Porphyry became bishop of Gaza in the late fourth century. Because the cult of the local deity Marnas still dominated the city, initially he and his small congregation faced harassment. Porphyry sent Mark, one of his deacons, to Constantinople, where John Chrysostom helped to acquire an imperial letter ordering the closure of the temples at Gaza. A few years later Porphyry himself traveled to Constantinople. This time Eudoxia, wife of the emperor Arcadius, arranged to send imperial officials and soldiers to enforce a new edict, and she also contributed funds and marble columns for the construction of a church. After Porphyry's return, the great temple of Marnas was burned. Five years later Porphyry presided at the dedication of a new church, supposedly "the largest at that time," which was called the Eudoxiana after its imperial patron. He died in 420.

Porphyry's career seems to contribute so much to our understanding of the great religious and social upheavals in the later Roman Empire. His dealings with the imperial court illustrated the delicate balance between central administration and cities on the periphery. His increasing authority exemplified the rise of bishops as municipal powerbrokers. The replacement of a temple by a church encapsulated in miniature the transition from paganism to Christianity.

But is any of this factual? Because no other ancient text mentioned Porphyry, all information about his life is derived from a Vita in Greek attributed to Mark the Deacon. Scholars have long used the important edition (with a French translation) by Henri Grégoire and M.-A. Kugener, published in 1930. In her excellent new volume Anna Lampadaridi offers a better edition of the Greek text (with another French translation), as well as an extensive commentary on philological, literary, and historical issues. In her introduction she considers again the fundamental concerns about the authenticity of the Greek Vita.

The author of the Vita introduced himself as a confidant who shared some of Porphyry's adventures. But the prologue of the Vita and other passages were directly borrowed from the Historia religiosa written by Theodoret of Cyrrhus in the mid-440s, and some passages hinted at theological controversies among monks in Palestine during the mid-sixth century. One possibility is that the existing Vita was a redaction of an earlier memoir written by Mark the Deacon. Lampadaridi suggests instead that the Vita was closer to fiction, and that its purpose was to highlight [End Page 333] the disappearance of paganism. Rather than an eyewitness report about the bishop, the Vita was a retrospective validation of the emergence of Christianity, "un récit patriographique" that "nourished the memory" (p. 37) of the construction of the city's huge new church.

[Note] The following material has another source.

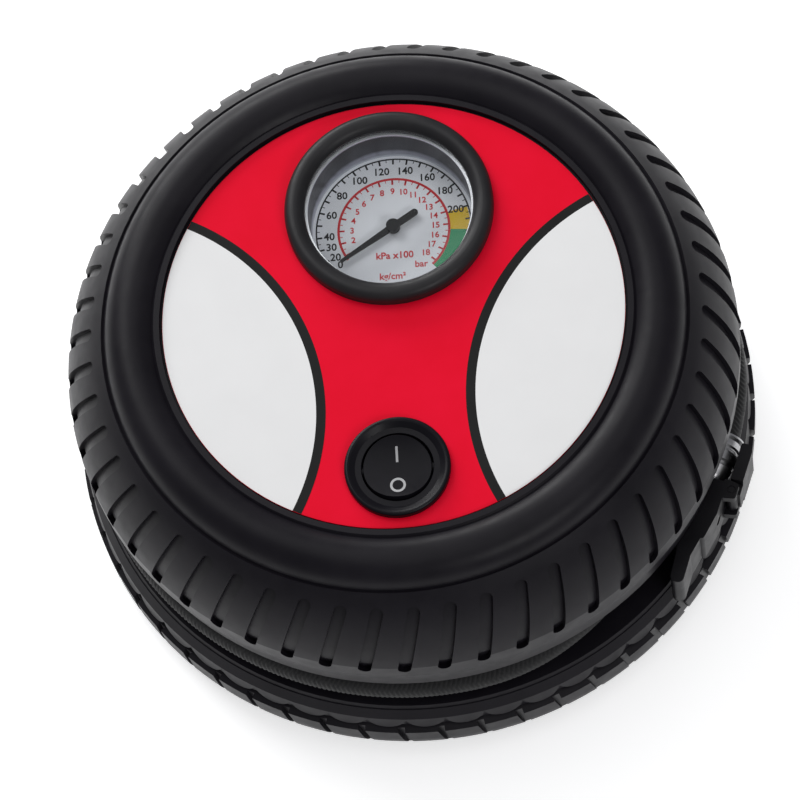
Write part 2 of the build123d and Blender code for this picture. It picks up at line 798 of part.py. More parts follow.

A related puzzle is the relationship between the Greek Vita and a Georgian Vita, edited by Paul Peeters (AB 59 [1941], with a Latin translation). Peeters argued that the Georgian Vita was a translation of an original version in Syriac; he also suggested that the Greek Vita had been based on a Syriac version. Other scholars have reversed the sequence by arguing that the Syriac version behind the Georgian Vita was instead a translation of an original Greek Vita. Since some names and episodes differed between the two Vitae, these arguments about priority have significant consequences. Lampadaridi now eliminates a Syriac version from the transmission and concludes that the Georgian Vita, despite the omissions and additions, had been translated directly from the Greek Vita.

Lampadaridi's stimulating introduction and commentary should revive interest in the Greek Vita as both a literary narrative and a possible historical source. Perhaps it will also inspire the publication of a complete translation of the Vita into English.